Working Days vs Calendar Days

This distinction causes more deadline failures than almost any other planning error. A two-week period sounds like 14 days. Over a fortnight containing a bank holiday Monday and a weekend either side, available working days might be 9 rather than 10. In a period spanning Christmas and New Year, a "two-week" window might contain only 5 or 6 actual working days.

Always calculate deadlines in working days. Use the days between dates calculator to get the accurate working day count between any two dates, then subtract any known leave or holiday periods for the people doing the work. The number you land on is the real available resource.
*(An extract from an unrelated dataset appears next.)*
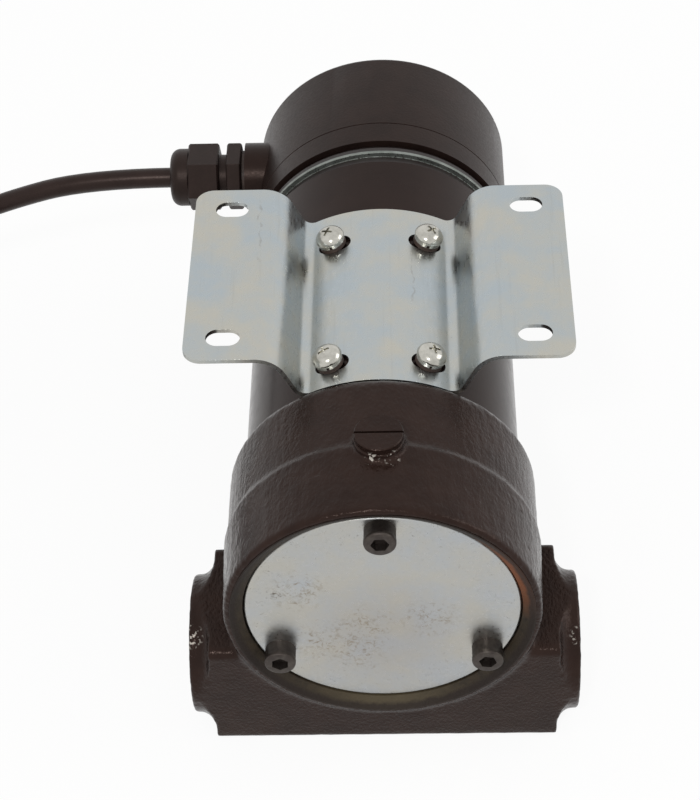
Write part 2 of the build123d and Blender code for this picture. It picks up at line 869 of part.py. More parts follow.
# Rear end plate
end_front = can_end - end_spigot_front
web_back = rim_end + end_web_back
spigot_back = rim_end + end_spigot_back
with BuildPart() as rear_end_plate:
    revolve(
        turned_section(
            (rear_bearing_end, 0),
            (rear_bearing_end, bearing_r),
            (end_front, bearing_r),
            (end_front, spigot_r),
            (can_end, spigot_r),
            (can_end, end_neck_r),
            (rim_start, end_neck_r),
            (rim_start, can_r),
            (rim_end, can_r),
            (rim_end, cap_bore_r - seat_play),
            (spigot_back, cap_bore_r - seat_play),
            (spigot_back, end_ring_r),
            (web_back, end_ring_r),
            (web_back, 0),
        ),
        axis=shaft_line,
    )
    with BuildSketch(facing_front(spigot_back)):
        with GridLocations(2 * tie_bolt_pitch, 1, 2, 1):
            Circle(tie_bolt_r + clearance_hole)
    extrude(amount=spigot_back - end_front + cut_over, mode=Mode.SUBTRACT)
    with BuildSketch(facing_front(web_back)):
        with GridLocations(1, 2 * cap_post_pitch, 1, 2):
            Circle(cap_screw_r + screw_play)
    extrude(amount=cap_screw_grip + drill_extra, mode=Mode.SUBTRACT)
save(rear_end_plate, "rear_end_plate")

# Tie bolts, through the motor into the pump casting
with BuildPart() as tie_bolts:
    with BuildSketch(facing_front(spigot_back)):
        with GridLocations(2 * tie_bolt_pitch, 1, 2, 1):
            Circle(tie_bolt_r)
    extrude(amount=spigot_back - casting_l + tie_bolt_grip)
    with BuildSketch(facing_front(spigot_back)):
        with GridLocations(2 * tie_bolt_pitch, 1, 2, 1):
            Circle(tie_bolt_head_r)
    extrude(amount=-tie_bolt_head_h)
    with BuildSketch(facing_front(spigot_back + tie_bolt_head_h)):
        with GridLocations(2 * tie_bolt_pitch, 1, 2, 1):
            Rectangle(2 * (tie_bolt_head_r + cut_over), tie_bolt_slot_w)
    extrude(amount=tie_bolt_slot_h, mode=Mode.SUBTRACT)
save(tie_bolts, "tie_bolts")

# End cap with the gland's boss on its left
gland_z_abs = axis_z + gland_z
post_end = cap_end - cap_screw_head_h - cap_screw_sunk
with BuildPart() as end_cap:
    revolve(
        turned_section(
            (cap_start, cap_bore_r),
            (cap_start, cap_r),
            (cap_start + cap_line_back, cap_r),
            (cap_start + cap_line_back + cap_line / 2, cap_r - cap_line),
            (cap_start + cap_line_back + cap_line, cap_r),
            (cap_end, cap_r),
            (cap_end, 0),
            (cap_end - cap_back_t, 0),
            (cap_end - cap_back_t, cap_bore_r),
            (spigot_back + cap_ledge_t, cap_bore_r),
            (spigot_back + cap_ledge_t, cap_bore_r - cap_ledge_w),
            (spigot_back, cap_bore_r - cap_ledge_w),
            (spigot_back, cap_bore_r),
        ),
        axis=shaft_line,
    )
    back_rim = end_cap.edges().filter_by(
        lambda e: e.geom_type == GeomType.CIRCLE and e.center().Y > station(cap_end) - 0.01
    )
    fillet(back_rim, cap_edge)
    with BuildSketch(facing_right(-gland_boss_x, gland_depth, gland_z_abs)):
        Circle(gland_boss_r)
    extrude(amount=gland_boss_x - cap_bore_r + gland_boss_in)
    with BuildSketch(facing_front(cap_end - cap_back_t)):
        with GridLocations(1, 2 * cap_post_pitch, 1, 2):
            Circle(cap_post_r)
    extrude(amount=cap_end - cap_back_t - web_back)
    with BuildSketch(facing_right(-gland_boss_x, gland_depth, gland_z_abs)):
        Circle(gland_thread_r)
    extrude(amount=gland_boss_x - cap_bore_r + gland_boss_in + cut_over, mode=Mode.SUBTRACT)
    with BuildSketch(facing_front(cap_end)):
        with GridLocations(1, 2 * cap_post_pitch, 1, 2):
            Circle(cap_screw_head_r + clearance_hole)
    extrude(amount=cap_screw_head_h + cap_screw_sunk, mode=Mode.SUBTRACT)
    with BuildSketch(facing_front(cap_end)):
        with GridLocations(1, 2 * cap_post_pitch, 1, 2):
            Circle(cap_screw_r + clearance_hole)
    extrude(amount=cap_end - web_back, mode=Mode.SUBTRACT)
save(end_cap, "end_cap")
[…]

Buffer Time: Planning for Reality

Realistic project plans include buffer time between stages. Buffers absorb the inevitable small slippages — a stakeholder slightly delayed in reviewing, a technical issue taking an afternoon to resolve, a meeting running long. Without buffer time, a single small delay cascades through all subsequent stages and produces a missed deadline from a problem that would otherwise have been completely manageable.

Rule of thumb for buffer allocation: add 20% buffer to any stage with external dependencies (waiting for approvals, deliveries, third-party actions), and 10% to internally controlled stages. For a project with six stages totalling 30 working days: build in 5–7 additional buffer days. Deliverable the day before the deadline rather than the day of.

For managing time within working days and across tasks of known duration, our time duration calculator helps plan daily task schedules — useful when multiple deliverables need to fit within a working week.

Milestones: Making Progress Visible

A single deadline at the end of a multi-week project provides no early warning of problems. Milestone deadlines throughout the project create regular checkpoints at which progress can be verified, delays identified, and corrective action taken while there's still time to take it.

Milestones should be at genuinely significant project points — when a major deliverable is completed, when a decision must be made, or when a dependency for the next phase is required. They should not be artificially frequent status updates that create reporting overhead without improving decision-making. Three to five milestones in a six-week project is typically about right.

Communicating Deadline Risk

One of the most valuable outcomes of rigorous backwards planning is early identification of unrealistic deadlines. If the backwards plan demonstrates that a requested deadline requires all stages to have zero contingency and assumes everything goes perfectly, that's a risk worth communicating to the stakeholder before the project starts — not after the deadline is missed.

Presenting a backwards timeline to a client or manager when accepting a brief (rather than just a start date and an end date) demonstrates planning maturity and makes resource requirements visible before they become crises. "Based on the scope, here's what has to happen in what order and when it needs to start" is a considerably more compelling brief response than "we'll get it done by the deadline."

When the Backwards Plan Doesn't Fit

When the backwards plan reveals that the deadline isn't achievable with the available time and resources, there are only three responses: reduce scope, add resources, or negotiate the deadline. There is no fourth option. Understanding this clearly — and communicating it early — is one of the most valuable contributions a project manager or senior individual contributor can make.

The Project Management Institute's resources on schedule network analysis cover backwards planning (the "backward pass" in critical path methodology) for more complex multi-stream projects where dependencies between parallel workstreams need to be modelled.